• **Directions for this task**
Work out how many lines of the listing hold the string "before", then answer with that number and nothing else.

• **Available data**
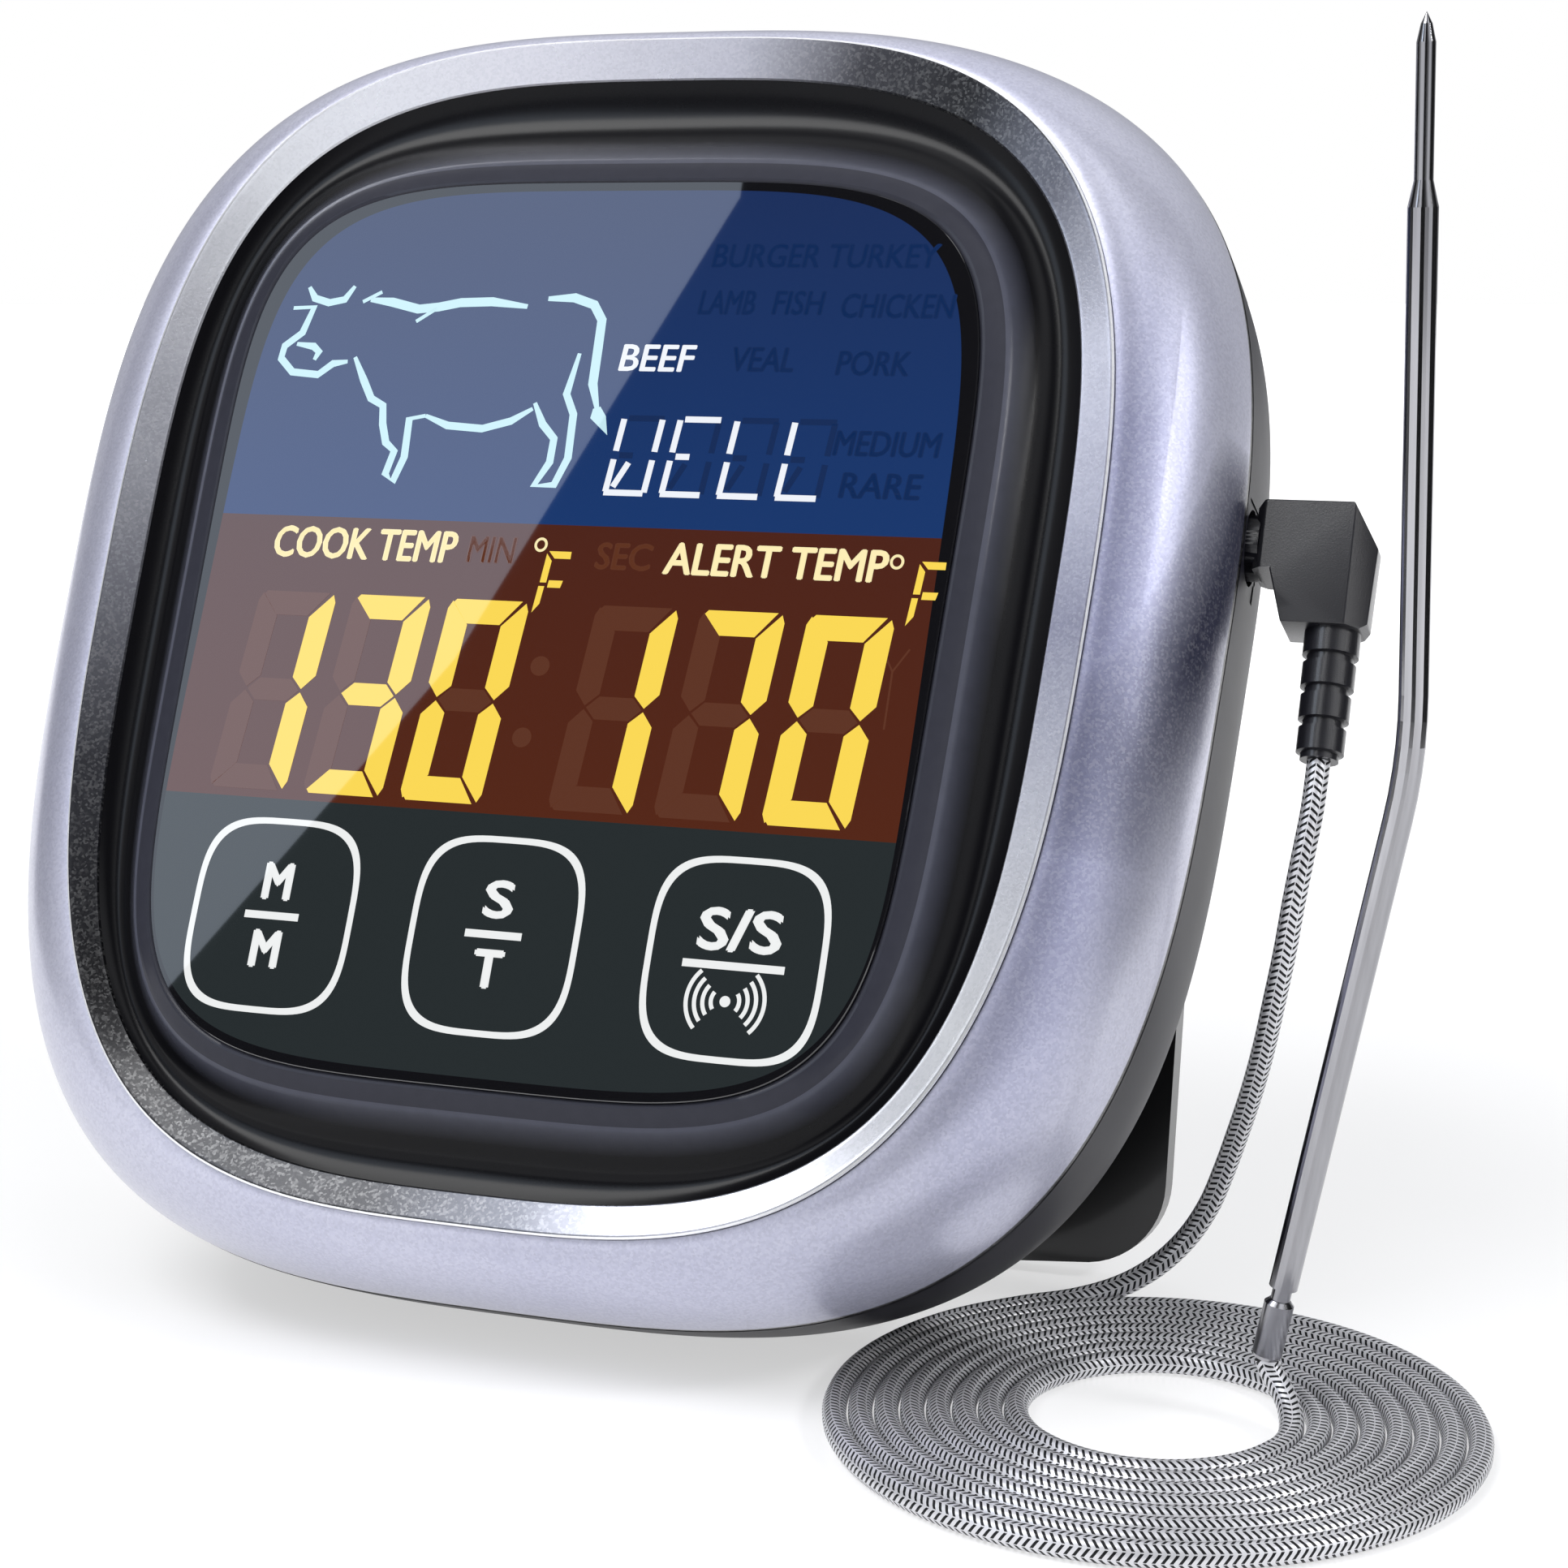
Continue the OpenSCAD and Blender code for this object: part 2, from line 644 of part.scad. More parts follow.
glass_panel();
glass_seal();
front_bezel();
trim_ring();
side_shell();
rear_shell();
front_chassis();
lcd_module();
backlight();
touch_film();
main_board();
driver_chip();
buzzer();
jack_body();
jack_bushing();
battery_tray();
cell_upper();
cell_lower();
spring_contacts();
plate_contacts();
battery_door();
switch_body();
switch_knob();
unit_switch();
unit_button();
magnets();
case_screws();
foot_pad();
stand_frame();
stand_pins();
stand_tip();
plug_body();
plug_pin();
lead_boot();
cord_tube();
cord_coil();
cord_riser();
probe_ferrule();
probe_shaft();
probe_tip();
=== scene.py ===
from math import cos, pi, radians, sin
import bmesh
import bpy
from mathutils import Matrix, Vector

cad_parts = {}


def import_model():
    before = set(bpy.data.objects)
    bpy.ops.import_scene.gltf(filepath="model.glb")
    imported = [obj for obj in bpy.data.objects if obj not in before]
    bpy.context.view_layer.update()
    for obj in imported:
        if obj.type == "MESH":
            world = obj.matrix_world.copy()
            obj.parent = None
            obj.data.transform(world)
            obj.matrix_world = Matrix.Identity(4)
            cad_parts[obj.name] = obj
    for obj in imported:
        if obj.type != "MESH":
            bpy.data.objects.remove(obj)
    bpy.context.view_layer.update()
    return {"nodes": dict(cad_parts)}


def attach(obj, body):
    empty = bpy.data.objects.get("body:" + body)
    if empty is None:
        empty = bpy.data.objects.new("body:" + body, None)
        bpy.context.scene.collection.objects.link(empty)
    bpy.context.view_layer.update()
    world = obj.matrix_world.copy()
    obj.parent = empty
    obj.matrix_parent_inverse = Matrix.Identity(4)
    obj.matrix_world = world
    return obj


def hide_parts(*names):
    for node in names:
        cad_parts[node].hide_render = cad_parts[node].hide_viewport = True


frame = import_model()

nodes = frame["nodes"]

# The world is in metres: X right, Y away, Z up, with the table at Z = 0.
# On the case, u runs right, v up the face and s back from the glass, all in mm.
stance = {"lean": 26, "faceHeight": 58.3}
lean = radians(stance["lean"])


def world(u, v, s):
    away = v*sin(lean) + s*cos(lean)
    height = stance["faceHeight"] + v*cos(lean) - s*sin(lean)
    return Vector((u, away, height))/1000


cameraView = {"azimuth": 20, "elevation": 10.4, "lens": 68.0, "place": (0.0950, -0.2089, 0.0852)}
viewTurn = radians(cameraView["azimuth"])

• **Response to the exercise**
2